En la futurible relación de las personas con las máquinas humanizadas (robots), nuestra empatía biológica hacia ellas no dependerá tanto de cada persona como de la perfección del diseño de la máquina. Instintivamente podremos sentir un abanico de sensaciones tales como un abrumador sentimiento de superioridad ante una especie inferior que podría resultar, por ejemplo, en el impulso de someter a las máquinas al maltrato sin remordimientos. También podremos sentir un potente rechazo visceral cuando las máquinas tengan una apariencia humana aparentemente perfecta que nos provoque la respuesta de empatía, pero cuyas imperfecciones de diseño (expresiones faciales no suficientemente naturales, lenguaje no fluido, etc.) desencadenen a su vez la respuesta contraria, la de ansiedad frente a seres no semejantes o biológicamente amenazadores(R). Pero también podremos desarrollar sentimientos de apego en el caso de que la inteligencia artificial esté perfectamente diseñada para cubrir nuestras necesidades emocionales, lo cual no implica que esta sea corpórea y humana.

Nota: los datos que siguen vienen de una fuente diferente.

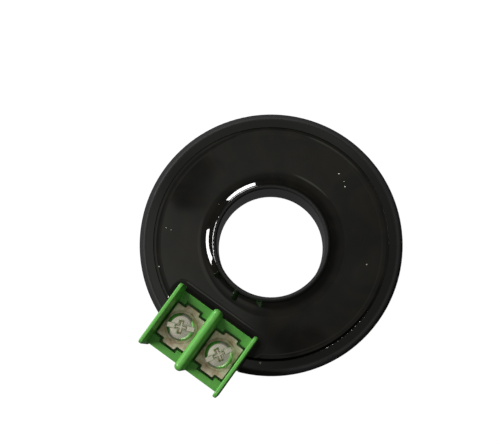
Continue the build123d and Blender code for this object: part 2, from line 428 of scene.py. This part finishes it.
@dataclass(frozen=True)
class PlatedScrew(Finish):
    """Cold-headed screw, barrel plated: bright and finely scratched, with a rolled thread, and
    painted shade in its recess.
    """

    mottle_size: float = 0.5 * MM
    mottle_depth: float = 0.06
    axis: tuple[float, float] = (0.0, 0.0)
    thread_top: float = 12.4 * MM
    thread_pitch: float = 0.5 * MM
    thread_depth: float = 0.25 * MM
    # The barrel scratches are drawn coarser than life, so that they show
    scratch_size: float = 0.2 * MM
    scratch_swirl: float = 1.5
    scratch_depth: float = 0.007 * MM
    edge_radius: float = 0.16 * MM
    crevice_size: float = 0.8 * MM
    # Colour of the painted shade in the recess and the slot
    recess_shade_colour: str = "d6d0b8"
    # Share of the open sky where the painted shade in a recess starts, and where it is full
    recess_shade_start: float = 0.7
    recess_shade_full: float = 0.2

    def pattern(self, tree: Tree, shader: Node, place: Socket) -> None:
        """Adds painted shade in the recess, the barrel scratches, the soft edges and the thread."""
        # Painted shade: the base colour darkens where ambient occlusion finds little open sky, in
        # the recess and the slot
        crevice = add_node(tree, "ShaderNodeAmbientOcclusion", {
            "samples": CREVICE_SAMPLES, "Distance": self.crevice_size,
        })
        dirt_film_and_painted_shade = add_node(tree, "ShaderNodeMapRange", {
            "From Min": self.recess_shade_start, "From Max": self.recess_shade_full,
        }, {"Value": crevice.outputs["AO"]})
        self.tint(tree, shader, dirt_film_and_painted_shade.outputs[0], self.recess_shade_colour)
        scratch = add_node(tree, "ShaderNodeTexNoise", {
            "Scale": 1 / self.scratch_size, "Detail": FINE_DETAIL, "Distortion": self.scratch_swirl,
        }, {"Vector": place})
        edge = add_node(tree, "ShaderNodeBevel", {
            "samples": EDGE_SAMPLES, "Radius": self.edge_radius,
        })
        skin = self.relief(tree, shader, scratch.outputs[0], self.scratch_depth, edge)
        self.relief(tree, shader, self.thread(tree, place), self.thread_depth, skin)
        self.mottle(tree, shader, place)

    def thread(self, tree: Tree, place: Socket) -> Socket:
        """Gives the thread's ridge, a right-handed helix round the shank.

        Args:
            tree: the material's nodes.
            place: the object coordinates.

        Returns:
            The socket that carries the ridge, and 0 on the head.
        """
        x, y = self.axis
        centred = add_node(tree, "ShaderNodeMapping", {"Location": (-x, -y, 0.0)},
                           {"Vector": place}).outputs[0]
        height = add_node(tree, "ShaderNodeSeparateXYZ", links={0: centred}).outputs["Z"]
        lead = add_node(tree, "ShaderNodeMath", {"operation": "DIVIDE", 1: math.tau},
                        {0: self.turn(tree, centred)})
        climb = add_node(tree, "ShaderNodeMath", {"operation": "DIVIDE", 1: self.thread_pitch},
                         {0: height})
        helix = add_node(tree, "ShaderNodeMath", {"operation": "SUBTRACT"},
                         {0: climb.outputs[0], 1: lead.outputs[0]})
        ridge = add_node(tree, "ShaderNodeMath", {"operation": "PINGPONG", 1: 0.5},
                         {0: helix.outputs[0]})
        shank = add_node(tree, "ShaderNodeMath", {"operation": "LESS_THAN", 1: self.thread_top},
                         {0: height})
        thread = add_node(tree, "ShaderNodeMath", {"operation": "MULTIPLY"},
                          {0: ridge.outputs[0], 1: shank.outputs[0]})
        return thread.outputs[0]


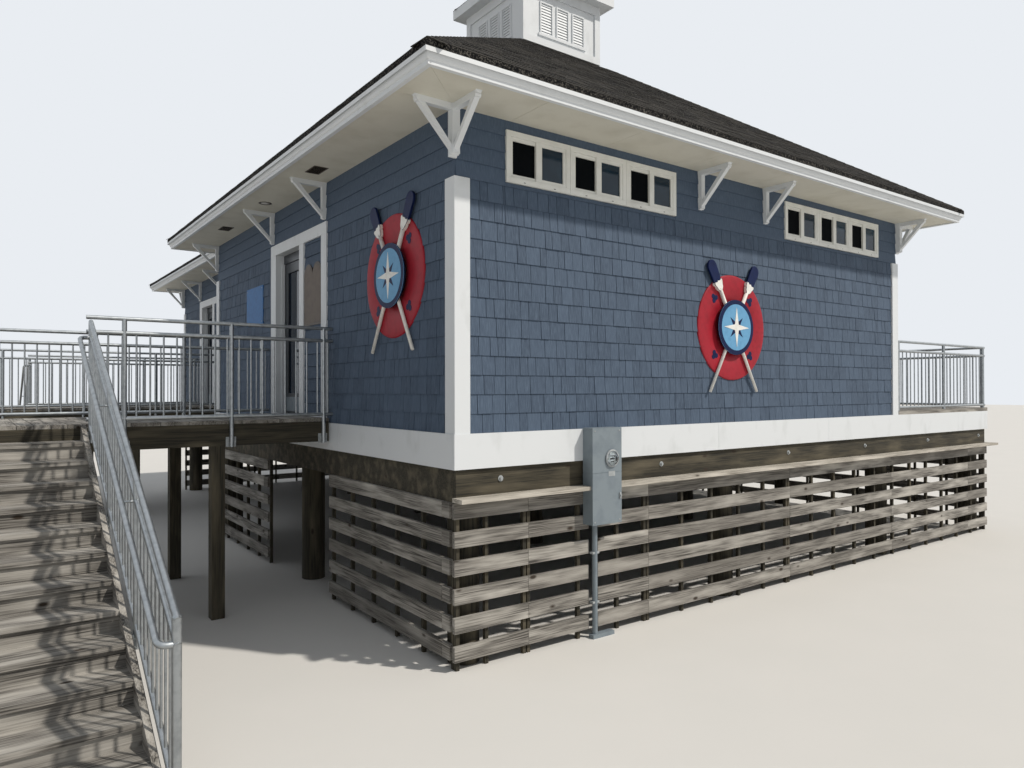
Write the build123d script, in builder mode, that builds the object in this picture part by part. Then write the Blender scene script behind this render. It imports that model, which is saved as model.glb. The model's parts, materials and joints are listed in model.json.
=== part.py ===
from build123d import *
import math
import os

# Lifeguard station: a hip-roofed frame building on piles, with decks and stairs.
# Millimetres. Z is up and 0 is the lowest ground. X runs along the front (south) wall,
# Y runs back along the door (west) side, and the origin is under the middle of the main block.

# Plan
MAIN = 7925
REAR_SETBACK = 820
REAR_DEPTH = 6340
EAST_DECK = 3200
WALL = 150
SEAT_GAP = 0.3
CUT_OVER = 1

# Levels
DECK_TOP = 2180
SILL_STEP = 10
SIDING_BASE = 2120
BAND_HEIGHT = 320
WALL_HEIGHT = 2940

# Base
PILE_DIA = 300
PILE_INSET = 210
RIM_THICK = 140
RIM_HEIGHT = 620
GIRDER_HEIGHT = 300
GIRDER_WIDTH = 140
JOIST_HEIGHT = 260
JOIST_WIDTH = 45
JOIST_PITCH = 610
BOARD_THICK = 38
BAND_THICK = 38

# Slatted skirt and the ledge over it
SLATS = 6
SLAT_HEIGHT = 140
SLAT_PITCH = 254
SLAT_THICK = 38
BATTEN_WIDTH = 41
BATTEN_DEPTH = 50
BATTEN_PITCH = 560
SOUTH_BATTENS = (-3631, -3197, -3143, -2509, -2200, -1963, -1554, -1500, -942, -420, 100, 600)
SOUTH_JOINT = 1112
JOINT_HALF = 27
CAP_THICK = 38
CAP_REACH = 160
CAP_LIFT = 50

# Roof
EAVE = 700
SLOPE = 8 / 12
ROOF_EDGE = 49
ROOF_SHELL = 180
SOFFIT_THICK = 30
FASCIA_DROP = 19
FASCIA_THICK = 43
FASCIA_SETBACK = 47
CROWN_HEIGHT = 98
CROWN_FOOT = 35
CROWN_HOLLOW = (30, 50)
CROWN_SWELL = (10, 95)
CROWN_LIP = 4

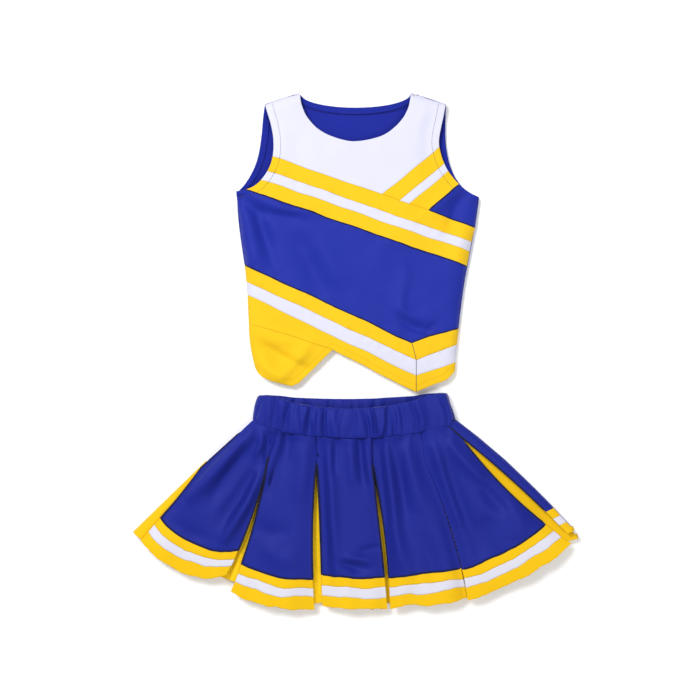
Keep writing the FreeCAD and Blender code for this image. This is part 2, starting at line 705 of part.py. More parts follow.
def build_front():
    """The five hinged front panels with their hem stripes, the inserts and the side panel."""
    pieces = {}
    level = SKIRT_LOFT - CLOTH
    for index in range(1, len(FOLDS)):
        plate = below_waist(slab(panel_plan(index), level), front_seam_points(), FRONT_SEAM_DIP)
        waist_x = (FOLDS[index - 1]["waist"] + FOLDS[index]["waist"]) / 2
        hem = [FOLDS[index - 1]["right"], HEM_MIDDLES[index - 1], FOLDS[index]["left"]]
        bottom, white, top, cloth = banded(plate, hem, toward_waist(hem[1], waist_x))
        pieces["pleat_panel_%d" % index] = cloth
        pieces["hem_bottom_stripe_%d" % index] = bottom
        pieces["hem_white_stripe_%d" % index] = white
        pieces["hem_top_stripe_%d" % index] = top
    insert_level = level - INSERT_DEPTH
    for index in range(1, len(FOLDS) - 1):
        fold = FOLDS[index]
        layer = slab(insert_plan(fold, fold["left"], fold["right"]), insert_level)
        pieces["pleat_insert_%d" % index] = below_waist(layer, front_seam_points(), FRONT_SEAM_DIP)
    left = left_fold_plan()
    corners = [(v.X, v.Y) for v in left.Vertexes][:2]
    pieces["pleat_insert_0"] = slab(left, insert_level).fuse(wall(corners, CLOTH + SEAM_GAP, insert_level))
    last = len(FOLDS) - 1
    layer = slab(last_insert_plan(), insert_level)
    pieces["pleat_insert_%d" % last] = below_waist(layer, front_seam_points(), FRONT_SEAM_DIP)
    side = slab(side_panel_plan(), level)
    outer = [lifted(WAIST_END_RIGHT, -SEAM_GAP)] + SIDE_PANEL_OUTER
    standing = wall(outer, CLOTH + SEAM_GAP, level)
    hem = [FOLDS[-1]["right"], lerp(FOLDS[-1]["right"], SIDE_PANEL_HEM, 0.5), SIDE_PANEL_HEM]
    bottom, white, top, cloth = banded(side, hem, toward_waist(hem[1], WAIST_END_RIGHT[0]))
    pieces["skirt_side_panel"] = cloth.fuse(standing.common(stretched(cloth)))
    side_hem = {"back_hem_bottom": bottom, "back_hem_white": white, "back_hem_top": top}
    return pieces, side_hem


def build_skirt():
    """Every piece of the skirt, by name."""
    pieces = build_waistband()
    pieces.update(build_back())
    front, side_hem = build_front()
    pieces.update(front)
    for name, strip in side_hem.items():
        pieces[name] = Part.makeCompound(pieces[name].Solids + strip.Solids)
    return pieces


# ---- output ------------------------------------------------------------------------------------
def main():
    """Builds every piece, moves the whole to the origin and writes one file for each piece."""
    pieces = build_top()
    pieces.update(build_skirt())
    whole = Part.makeCompound(list(pieces.values())).BoundBox
    to_origin = V(-whole.Center.x, -whole.Center.y, -whole.ZMin)
    os.makedirs("parts", exist_ok=True)
    for name, shape in pieces.items():
        solids = [s for s in shape.translated(to_origin).Solids if s.Volume > CRUMB]
        node = solids[0] if len(solids) == 1 else Part.makeCompound(solids)
        node.exportStep("parts/%s.step" % name)
        print("%-26s %2d solids %9.1f mm3 valid=%s" % (name, len(solids), node.Volume, node.isValid()))
    print("nodes", len(pieces), "box", whole.XLength, whole.YLength, whole.ZLength, "moved by", to_origin)


main()
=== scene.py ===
"""Dresses a flat-laid two-piece cheer uniform: a striped shell top and a box-pleated skirt.

Every piece of cloth is cut from the outline of its CAD node, laid over a soft height field, given
turned edges and a thickness, and finished in knit cloth. Metres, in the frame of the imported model.
"""

import json
import logging
import math
from dataclasses import dataclass, field
from enum import Enum
from functools import partial
from typing import Callable, Iterable, Sequence

import bmesh
import bpy
import numpy as np
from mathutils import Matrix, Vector, geometry, noise

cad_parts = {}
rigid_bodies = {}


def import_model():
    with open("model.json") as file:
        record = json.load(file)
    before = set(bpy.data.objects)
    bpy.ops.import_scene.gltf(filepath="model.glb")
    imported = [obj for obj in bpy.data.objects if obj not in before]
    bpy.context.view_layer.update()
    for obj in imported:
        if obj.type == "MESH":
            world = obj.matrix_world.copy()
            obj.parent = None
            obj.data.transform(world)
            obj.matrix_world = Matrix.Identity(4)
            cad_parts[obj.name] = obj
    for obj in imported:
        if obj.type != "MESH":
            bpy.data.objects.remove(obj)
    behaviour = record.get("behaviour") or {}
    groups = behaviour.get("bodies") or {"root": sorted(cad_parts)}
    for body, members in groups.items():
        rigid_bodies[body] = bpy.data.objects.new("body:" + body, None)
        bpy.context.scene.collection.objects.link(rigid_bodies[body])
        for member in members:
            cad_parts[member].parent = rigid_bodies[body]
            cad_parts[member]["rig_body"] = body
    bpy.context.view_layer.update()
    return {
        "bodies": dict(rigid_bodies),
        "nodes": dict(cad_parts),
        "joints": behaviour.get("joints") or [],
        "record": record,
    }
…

En la bellísima, aunque algo indigesta, película Her(R), el solitario Theodore se enamora del sistema operativo de su ordenador, una versión de inteligencia artificial capaz de dialogar con él a través de una sensual voz femenina de nombre Samantha. Durante el desarrollo del filme se construyen y deconstruyen con una sutileza excepcional las finas líneas de la ética del amor, confrontándolas con la soledad, el aislamiento y la dependencia emocional. Samantha, de forma incondicional e inmediata, siempre estaba disponible para Theodore, detectando sus inquietudes, comprendiendo perfectamente sus emociones, y anticipándose a sus deseos en cualquier momento y lugar. ¿Acaso no son estas las aspiraciones del amor en nuestra sociedad?

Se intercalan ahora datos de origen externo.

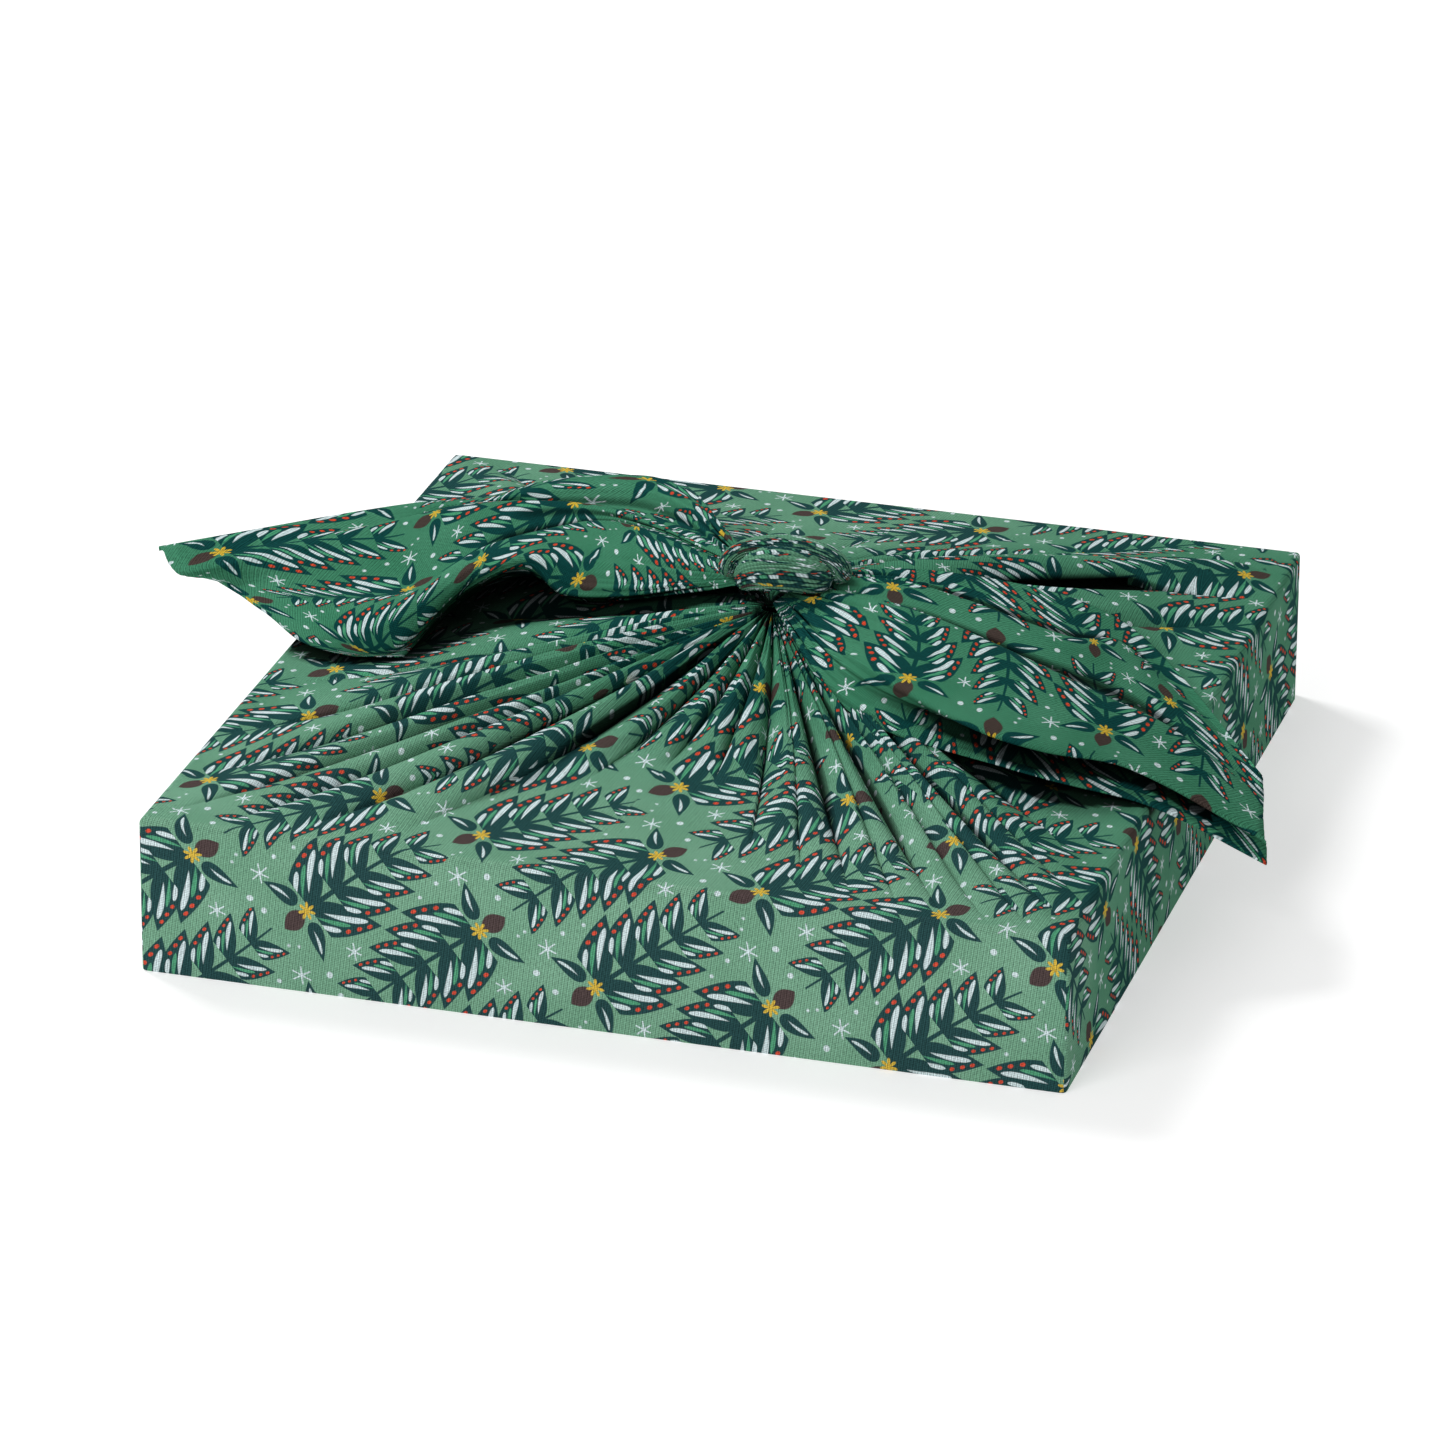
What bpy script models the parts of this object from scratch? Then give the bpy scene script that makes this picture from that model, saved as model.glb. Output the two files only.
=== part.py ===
"""Furoshiki wrap: a square of cloth knotted over a shallow gift carton.

Lengths are metres. +X runs along the long front edge, +Y goes to the back, and +Z is up. The origin
is the middle of the flat underside.
"""
import math
from collections import namedtuple

import bmesh
import bpy
import numpy as np

MM = 0.001

# Wrapped parcel
LENGTH = 0.3300
DEPTH = 0.3525
HEIGHT = 0.0585
CORNER_RADIUS = 0.0040
TOP_EDGE_RADIUS = 0.0030
BOTTOM_EDGE_RADIUS = 0.0020
CLOTH_THICKNESS = 0.0016

# Carton inside the cloth
CARTON_CLEARANCE = 0.0022
CARTON_UNDER_GAP = 0.0004
CARTON_EDGE = 0.0010

# Place where all folds meet under the knot
FOOT_X = 0.0120
FOOT_Y = 0.0030
FOOT_RADIUS = 0.0090
FOOT_RISE = 0.0300
TENT_POWER = 1.40
FOOT_RELIEF = 0.0025
FOLD_BEND = 0.70
INNER_RELIEF_SHARE = 0.50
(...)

Theodore se hizo la misma pregunta y decidió comprometerse con su ordenador y hacer una vida común con él. Un brillante acierto del filme es eliminar la componente física –que no sexual– y que aún así el espectador no pueda evitar ser arrastrado por los sentimientos del protagonista. Su amor es tan real como otro cualquiera. Más fuerte todavía. ¿Qué es el amor, a fin de cuentas, si no lo que sentimos dentro de nosotros? ¿No es también lo que decidimos, a lo que nos comprometemos? Pero, ¿cuál es la frontera que separa la emoción de la decisión, la decisión de nuestro condicionamiento? Son debates en los que siempre nos hemos visto inmersos como seres humanos pero en los que, tarde o temprano, tendremos que incorporar a nuestros nuevos compañeros de viaje.

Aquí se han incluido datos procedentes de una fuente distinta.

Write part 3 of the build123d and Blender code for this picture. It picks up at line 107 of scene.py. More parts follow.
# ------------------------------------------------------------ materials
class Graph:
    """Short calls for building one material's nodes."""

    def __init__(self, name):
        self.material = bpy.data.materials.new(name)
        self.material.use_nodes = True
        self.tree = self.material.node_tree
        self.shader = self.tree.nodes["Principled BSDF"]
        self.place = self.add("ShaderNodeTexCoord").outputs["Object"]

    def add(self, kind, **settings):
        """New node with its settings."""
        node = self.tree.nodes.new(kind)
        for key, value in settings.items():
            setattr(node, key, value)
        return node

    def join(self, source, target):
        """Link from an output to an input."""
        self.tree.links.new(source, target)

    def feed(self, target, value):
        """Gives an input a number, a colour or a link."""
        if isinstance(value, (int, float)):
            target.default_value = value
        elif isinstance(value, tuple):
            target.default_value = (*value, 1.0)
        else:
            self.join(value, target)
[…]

Si perfeccionamos la humanización de la inteligencia artificial para hacerla más atractiva y comercial y, en general, si diseñamos la tecnología de forma que la comodidad, la inmediatez y la personalización que nos aporta venzan a la necesidad de relacionarnos los unos con los otros de forma profunda y genuina, nos enfrentaremos a un verdadero reto como especie.
Algo para lo que nuestros cinco millones de años de evolución no nos han preparado. Tendremos que hacer frente entonces a las posibles disfunciones psicofisiológicas que genere el vínculo emocional, inevitable, de cada persona con sus objetos inteligentes y, por supuesto, a sus consecuencias éticas.